Joint par téléphone, le député Zakri Mamilov, qui avait fait le déplacement jusqu’à Saint-Pétersbourg afin de plaider la cause ingouche, dénonce lui aussi « une décision purement politique ». « La majorité du peuple et des élus ne le perçoit pas autrement, nous allons donc insister pour organiser un référendum parce qu’il y a eu une décision de notre Cour constitutionnelle et que personne ne l’a annulée », souligne-t-il, avant d’ajouter dans un soupir : « Aujourd’hui, 99 % de la population ingouche est en deuil. »

Une humiliation de trop

La Commission électorale ingouche a cependant indiqué qu’elle ne donnerait pas suite à la demande d’une consultation populaire. Le chef de ce petit territoire de moins de 500 000 habitants, Iounous-Bek Evkourov, a bien tenté de se montrer rassurant : « La frontière qui est définie est purement nominale, il n’y aura ni fil barbelé ni poste frontière. » Au contraire, a-t-il plaidé, « nous voulons donner l’exemple à toutes les régions du Caucase nord ». Mais depuis le début du litige, son autorité est de plus en plus contestée.

Pour une majorité d’Ingouches, ce partage, qui les prive selon eux de près de 10 % de leurs terres, est une humiliation de trop. Déportés comme les Tchétchènes sous Staline, ils n’ont jamais admis la perte, à leur retour, d’une partie de leur territoire au profit de l’Ossétie du Nord. Ils se sentent d’autant plus floués aujourd’hui qu’à la différence des Tchétchènes – avec lesquels ils formaient un seul et unique territoire du temps soviétique –, ils n’ont jamais eu de velléité indépendantiste, se tenant même à l’écart des deux guerres russo-tchétchènes dans les années 1990-2000. Pauvre, l’Ingouchie revendique aujourd’hui une identité fondée sur son seul bien, sa terre.

Une grande partie de ses habitants se méfient également du chef tchétchène, Ramzan Kadyrov, qui affiche de plus en plus ses ambitions sur la région.
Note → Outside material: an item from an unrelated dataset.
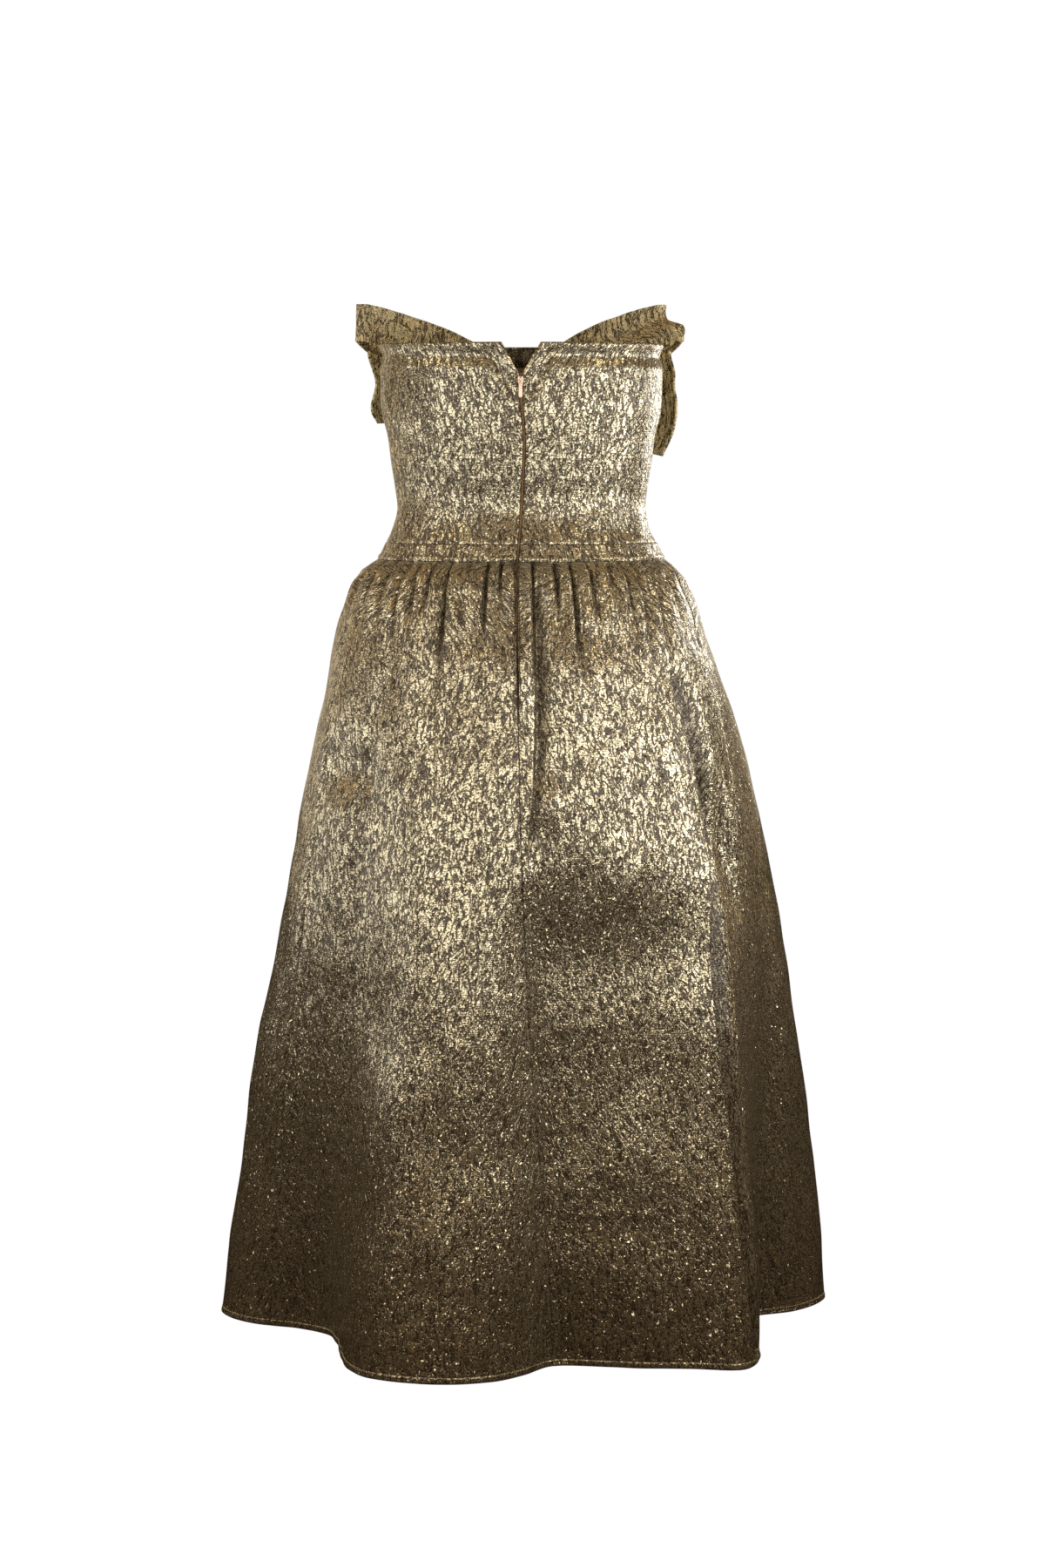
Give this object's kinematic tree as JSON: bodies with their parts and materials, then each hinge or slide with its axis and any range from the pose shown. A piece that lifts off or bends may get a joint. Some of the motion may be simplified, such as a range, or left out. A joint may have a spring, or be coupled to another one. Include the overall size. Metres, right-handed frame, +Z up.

Installé au pouvoir en 2007 par Vladimir Poutine, il bénéficie depuis du soutien sans faille du chef du Kremlin. « Je suis reconnaissant aux juges qui ont pris une décision juste, a-t-il déclaré à la presse au soir de la décision de la Cour constitutionnelle de Russie. Et j’invite tous ceux qui sont intéressés par le territoire frontalier de la République tchétchène à venir le développer et à investir. »

Pour Neil Hauer, un expert spécialiste de la région :

« Les frontières dans toute la région ont été changées tant de fois, avant et pendant la période soviétique, que la légalisation d’un nouveau changement ouvre une boîte de Pandore ».